Besides improving run blocking schemes, the obvious fix is to give Duke Johnson more carries. The Duke notched 10 yards on 2 carries, and also gain 46 yards on 3 catches. For comparison, Crowell recorded just 13 yards on his 5 receptions.

It’s time to reassess the situation at running back. The Browns have not been able to establish the run game early in games, thus making the offense one-dimensional and easier to stop. Opposing defenses need only send an outside linebacker or two on a delayed blitz on passing plays, and the Browns fall apart.

Gee, wouldn’t Ezekiel Elliott look nice in a Browns uniform?

5. Take your time: The Browns’ pass rush is generating little to no pressure. Big Ben had plenty of time in the pocket.

Chew on this stat: the Browns have 16 sacks in 11 games, second-worst in the league.

Following a great start to the season, Carl Nassib has not done much in the pass rush. Teams are seemingly beginning to adjust to his style, so perhaps it’s time for him to make some changes to his game. Similarly, Emmanuel Ogbah has enjoyed a couple breakout games, but still lacks consistency.
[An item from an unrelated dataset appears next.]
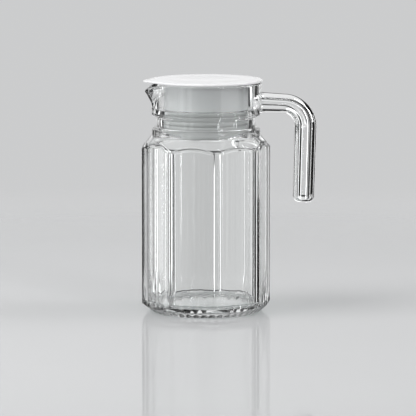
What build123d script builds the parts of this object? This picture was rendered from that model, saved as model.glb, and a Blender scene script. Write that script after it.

Though he did record a team-best 2 quarterback hits on Sunday.

Danny Shelton is doing well inside, but it’s not the nose tackle’s job to generate pass rush. That’s on the outside linebackers, who are not doing much against other teams’ offensive tackles.

The Browns desperately need a game-breaking outside backer with the ability to rush the quarterback and ease the pressure on the Browns’ defensive backs to trail opposing wideouts for extra seconds.

Scheme is undoubtedly an issue here, too, Defensive coordinator Ray Horton needs to scheme some new blitz packages to generate some kind of a pass rush.

6. Get off the field: The Browns are getting killed in the time of possession battle. The Browns defense can’t get off the field.

The Browns simply aren’t making the big plays early in drives in the first half. The Steelers marched down the field on drives of 16, 16, and 11 plays to score 14 points in the first 30 minutes.

Thanks to the long drives, Pittsburgh held the ball for 20:37 in the first half.

Give the Browns’ defense credit for holding the Steelers’ offense to a pair of field goals, and nearly keeping them out of the end zone, before sustaining two penalties at the end of the first half.

However, it’s missed tackles and blown coverages on third downs that kill the Browns. A missed third down tackle early in the game looks relatively insignificant, but it can have repercussions not only on that drive, but later in the game as Browns defenders show fatigue.

Now, we need to keep in mind that the Steelers’ offense only scored 17 points against an awful Browns’ defense. That’s a positive, considering how lesser teams have burned the Browns for more.

Even still, the Steelers could have scored if Big Ben hadn’t completed just 3-of-10 passes in the red zone.

7. Bullied and embarrassed: The Steelers showed little respect for the Browns, and Hue Jackson’s team laid down and took it.

This is the worst part, in my opinion.

The Steelers, particularly their defense, took liberties with the Browns. Lawrence Timmons leveled Kessler with a cheap late hit. Corey Coleman, Terrelle Pryor, and Duke Johnson were among the other victims.

Even though the Browns absorbed hit after hit, no one showed any fight. No player stood up and challenged the Steeler. I give a lot of credit to Pryor for returning to the game after taking a brutal blow to the chest/ribs. But the rest of the club acted like a bunch of weenies.

Listen, football is a physical game. Hits happen. But the Steelers crossed the line with a few of the hits. When that happens, as the team on the receiving end, you need to fight back.

You obviously would rather avoid personal foul penalties, which can be costly late in a close game. However, surrendering easily sets a precedent and can be dangerous for your quarterback and other playmakers.

Jackson obviously has much less talent to work with than your average NFL team. But it’s on the coach to fire up his team and encourage them to fight back. The lack of energy and responsiveness is alarming.

Now, I’m not calling for Jackson’s job. I want the opposite – the Browns need to keep him. I’m simply suggesting that Jackson and the Browns need to show more fight, especially against a division rival.

Sunday’s effort was pathetic, and it cannot be repeated.